Task requirements >> Print out every line, exactly as written.

[start of Data block]

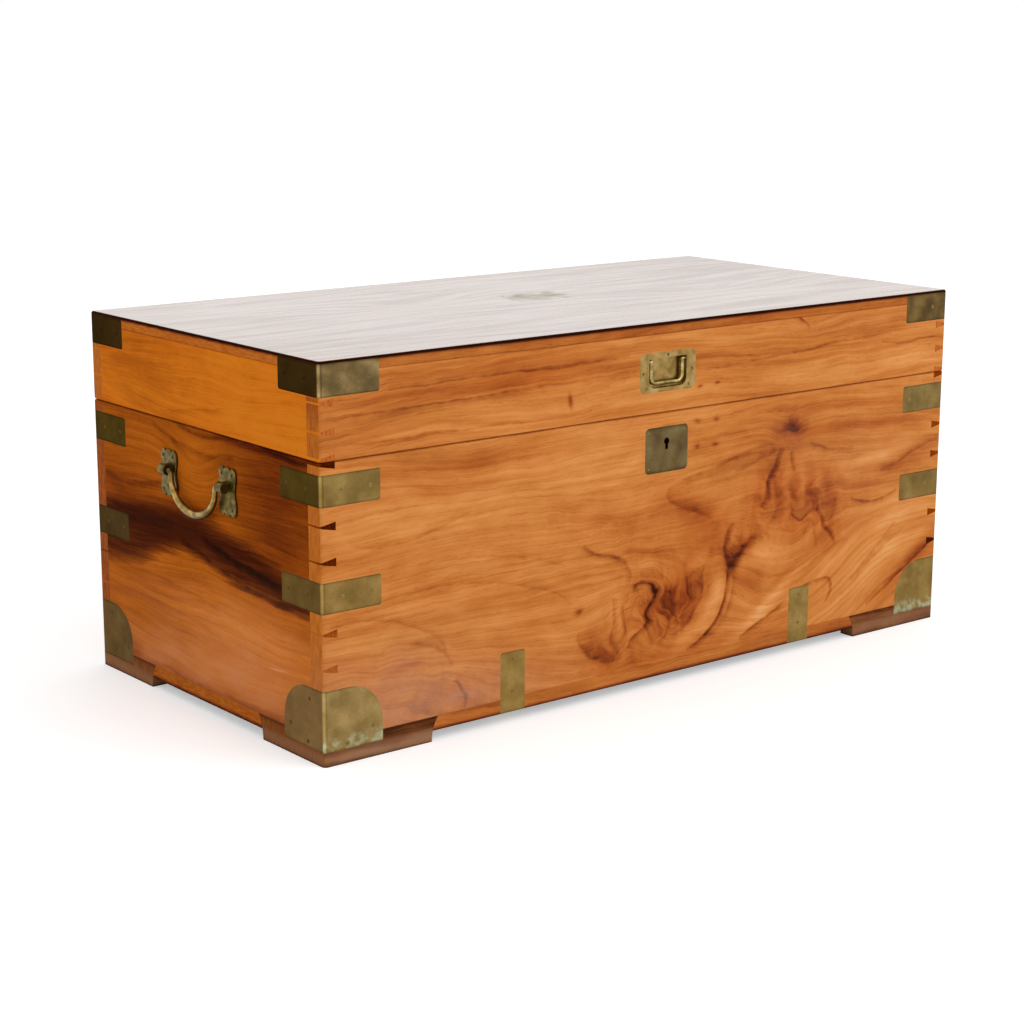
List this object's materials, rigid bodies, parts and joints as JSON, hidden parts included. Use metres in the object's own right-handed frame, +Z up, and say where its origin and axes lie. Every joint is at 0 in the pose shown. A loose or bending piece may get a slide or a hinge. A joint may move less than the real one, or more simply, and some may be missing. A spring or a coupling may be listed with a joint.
{
  "type": "campaign chest",
  "caption": "Brass-bound wooden campaign trunk on bracket feet, with a hinged locking lid, flush lid handle and drop handles on the ends.",
  "frame": {"origin": "on the floor under the middle of the case", "axes": "+X along the chest to the viewer's right, -Y out of the front, +Z up"},
  "size_m": [1.0466, 0.51, 0.458],
  "materials": {
    "camphor_case": "waxed",
    "camphor_lid": "waxed",
    "camphor_top": "polished",
    "camphor_bottom": "waxed",
    "foot_wood": "stained",
    "sheet_brass": "tarnished",
    "cast_brass": "tarnished",
    "screw_brass": "tarnished",
    "lock_iron": "dull",
    "nail_iron": "dull"
  },
  "bodies": {
    "case": {"back_board": "camphor_case", "back_left_foot": "foot_wood", "back_right_foot": "foot_wood", "bottom_boards": "camphor_bottom", "bottom_corner_back_left": "sheet_brass", "bottom_corner_back_right": "sheet_brass", "bottom_corner_front_left": "sheet_brass", "bottom_corner_front_right": "sheet_brass", "bottom_nails": "nail_iron", "bottom_strap_back_left": "sheet_brass", "bottom_strap_back_right": "sheet_brass", "bottom_strap_front_left": "sheet_brass", "bottom_strap_front_right": "sheet_brass", "case_fitting_screws": "screw_brass", "case_strap_screws": "screw_brass", "escutcheon": "cast_brass", "front_board": "camphor_case", "front_left_foot": "foot_wood", "front_right_foot": "foot_wood", "hinge_pins": "sheet_brass", "left_end_board": "camphor_case", "left_handle_back_plate": "cast_brass", "left_handle_front_plate": "cast_brass", "left_hinge_case_leaf": "sheet_brass", "lock_cap": "lock_iron", "lock_case": "lock_iron", "lock_spring": "lock_iron", "lower_strap_back_left": "sheet_brass", "lower_strap_back_right": "sheet_brass", "lower_strap_front_left": "sheet_brass", "lower_strap_front_right": "sheet_brass", "right_end_board": "camphor_case", "right_handle_back_plate": "cast_brass", "right_handle_front_plate": "cast_brass", "right_hinge_case_leaf": "sheet_brass", "upper_strap_back_left": "sheet_brass", "upper_strap_back_right": "sheet_brass", "upper_strap_front_left": "sheet_brass", "upper_strap_front_right": "sheet_brass"},
    "lid": {"flush_handle_plate": "cast_brass", "left_hinge_lid_leaf": "sheet_brass", "lid_back_rail": "camphor_lid", "lid_front_rail": "camphor_lid", "lid_left_rail": "camphor_lid", "lid_nails": "nail_iron", "lid_plaque": "sheet_brass", "lid_right_rail": "camphor_lid", "lid_screws": "screw_brass", "lid_strap_back_left": "sheet_brass", "lid_strap_back_right": "sheet_brass", "lid_strap_front_left": "sheet_brass", "lid_strap_front_right": "sheet_brass", "lid_top_board": "camphor_top", "link_plate": "sheet_brass", "right_hinge_lid_leaf": "sheet_brass"},
    "lock_bolt": {"lock_bolt": "lock_iron"},
    "left_bail": {"left_handle_bail": "cast_brass"},
    "right_bail": {"right_handle_bail": "cast_brass"},
    "flush_bail": {"flush_handle_bail": "cast_brass"}
  },
  "joints": [
    {"name": "lid_hinge", "type": "hinge", "parent": "case", "child": "lid", "pos_m": [0, 0.25, 0.3473], "axis": [-1, 0, 0], "range_deg": [0, 98]},
    {"name": "lock_bolt_slide", "type": "slide", "parent": "case", "child": "lock_bolt", "axis": [1, 0, 0], "range_m": [0, 0.008]},
    {"name": "left_bail_swing", "type": "hinge", "parent": "case", "child": "left_bail", "pos_m": [-0.517, 0, 0.289], "axis": [0, 1, 0], "range_deg": [-4, 184]},
    {"name": "right_bail_swing", "type": "hinge", "parent": "case", "child": "right_bail", "pos_m": [0.517, 0, 0.289], "axis": [0, -1, 0], "range_deg": [-4, 184]},
    {"name": "flush_bail_swing", "type": "hinge", "parent": "lid", "child": "flush_bail", "pos_m": [0, -0.252, 0.4105], "axis": [-1, 0, 0], "range_deg": [0, 110]}
  ]
}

[end of Data block]

In response >>
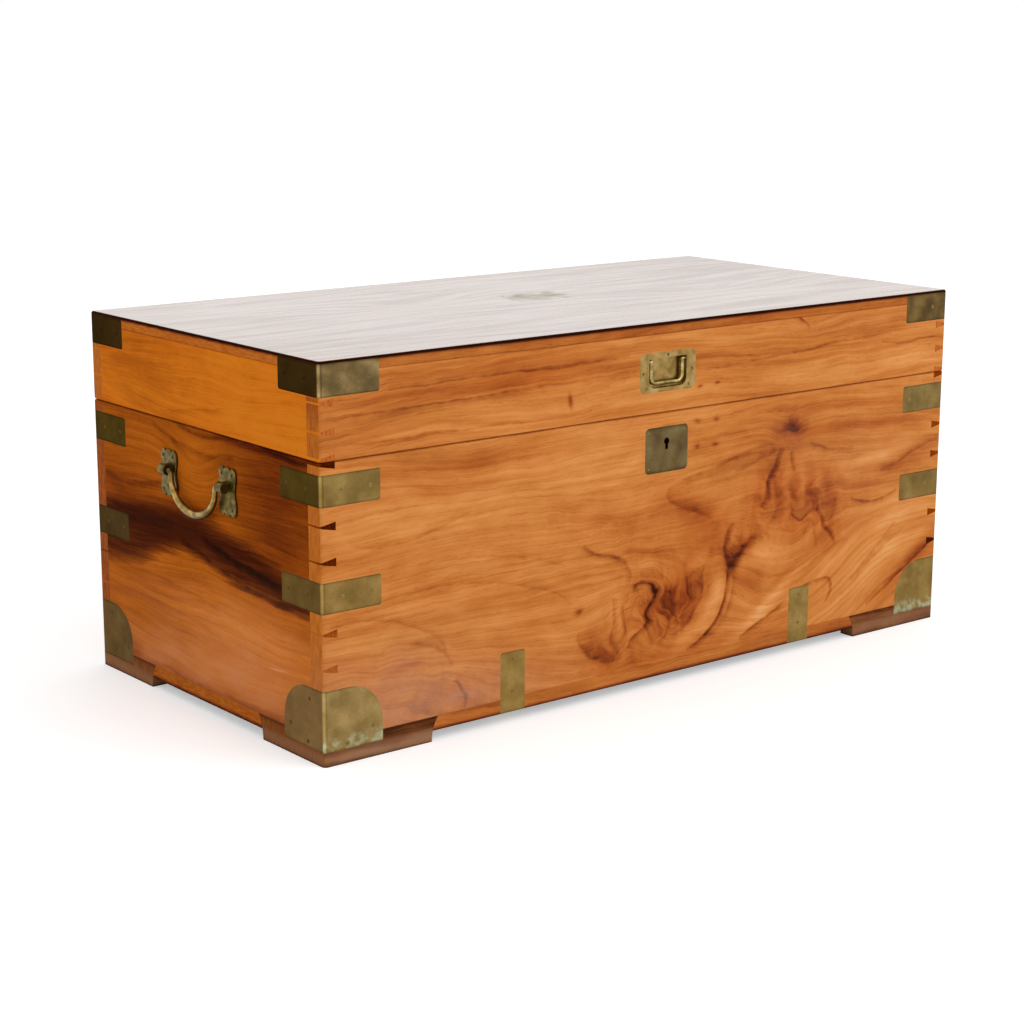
List this object's materials, rigid bodies, parts and joints as JSON, hidden parts included. Use metres in the object's own right-handed frame, +Z up, and say where its origin and axes lie. Every joint is at 0 in the pose shown. A loose or bending piece may get a slide or a hinge. A joint may move less than the real one, or more simply, and some may be missing. A spring or a coupling may be listed with a joint.
{
  "type": "campaign chest",
  "caption": "Brass-bound wooden campaign trunk on bracket feet, with a hinged locking lid, flush lid handle and drop handles on the ends.",
  "frame": {"origin": "on the floor under the middle of the case", "axes": "+X along the chest to the viewer's right, -Y out of the front, +Z up"},
  "size_m": [1.0466, 0.51, 0.458],
  "materials": {
    "camphor_case": "waxed",
    "camphor_lid": "waxed",
    "camphor_top": "polished",
    "camphor_bottom": "waxed",
    "foot_wood": "stained",
    "sheet_brass": "tarnished",
    "cast_brass": "tarnished",
    "screw_brass": "tarnished",
    "lock_iron": "dull",
    "nail_iron": "dull"
  },
  "bodies": {
    "case": {"back_board": "camphor_case", "back_left_foot": "foot_wood", "back_right_foot": "foot_wood", "bottom_boards": "camphor_bottom", "bottom_corner_back_left": "sheet_brass", "bottom_corner_back_right": "sheet_brass", "bottom_corner_front_left": "sheet_brass", "bottom_corner_front_right": "sheet_brass", "bottom_nails": "nail_iron", "bottom_strap_back_left": "sheet_brass", "bottom_strap_back_right": "sheet_brass", "bottom_strap_front_left": "sheet_brass", "bottom_strap_front_right": "sheet_brass", "case_fitting_screws": "screw_brass", "case_strap_screws": "screw_brass", "escutcheon": "cast_brass", "front_board": "camphor_case", "front_left_foot": "foot_wood", "front_right_foot": "foot_wood", "hinge_pins": "sheet_brass", "left_end_board": "camphor_case", "left_handle_back_plate": "cast_brass", "left_handle_front_plate": "cast_brass", "left_hinge_case_leaf": "sheet_brass", "lock_cap": "lock_iron", "lock_case": "lock_iron", "lock_spring": "lock_iron", "lower_strap_back_left": "sheet_brass", "lower_strap_back_right": "sheet_brass", "lower_strap_front_left": "sheet_brass", "lower_strap_front_right": "sheet_brass", "right_end_board": "camphor_case", "right_handle_back_plate": "cast_brass", "right_handle_front_plate": "cast_brass", "right_hinge_case_leaf": "sheet_brass", "upper_strap_back_left": "sheet_brass", "upper_strap_back_right": "sheet_brass", "upper_strap_front_left": "sheet_brass", "upper_strap_front_right": "sheet_brass"},
    "lid": {"flush_handle_plate": "cast_brass", "left_hinge_lid_leaf": "sheet_brass", "lid_back_rail": "camphor_lid", "lid_front_rail": "camphor_lid", "lid_left_rail": "camphor_lid", "lid_nails": "nail_iron", "lid_plaque": "sheet_brass", "lid_right_rail": "camphor_lid", "lid_screws": "screw_brass", "lid_strap_back_left": "sheet_brass", "lid_strap_back_right": "sheet_brass", "lid_strap_front_left": "sheet_brass", "lid_strap_front_right": "sheet_brass", "lid_top_board": "camphor_top", "link_plate": "sheet_brass", "right_hinge_lid_leaf": "sheet_brass"},
    "lock_bolt": {"lock_bolt": "lock_iron"},
    "left_bail": {"left_handle_bail": "cast_brass"},
    "right_bail": {"right_handle_bail": "cast_brass"},
    "flush_bail": {"flush_handle_bail": "cast_brass"}
  },
  "joints": [
    {"name": "lid_hinge", "type": "hinge", "parent": "case", "child": "lid", "pos_m": [0, 0.25, 0.3473], "axis": [-1, 0, 0], "range_deg": [0, 98]},
    {"name": "lock_bolt_slide", "type": "slide", "parent": "case", "child": "lock_bolt", "axis": [1, 0, 0], "range_m": [0, 0.008]},
    {"name": "left_bail_swing", "type": "hinge", "parent": "case", "child": "left_bail", "pos_m": [-0.517, 0, 0.289], "axis": [0, 1, 0], "range_deg": [-4, 184]},
    {"name": "right_bail_swing", "type": "hinge", "parent": "case", "child": "right_bail", "pos_m": [0.517, 0, 0.289], "axis": [0, -1, 0], "range_deg": [-4, 184]},
    {"name": "flush_bail_swing", "type": "hinge", "parent": "lid", "child": "flush_bail", "pos_m": [0, -0.252, 0.4105], "axis": [-1, 0, 0], "range_deg": [0, 110]}
  ]
}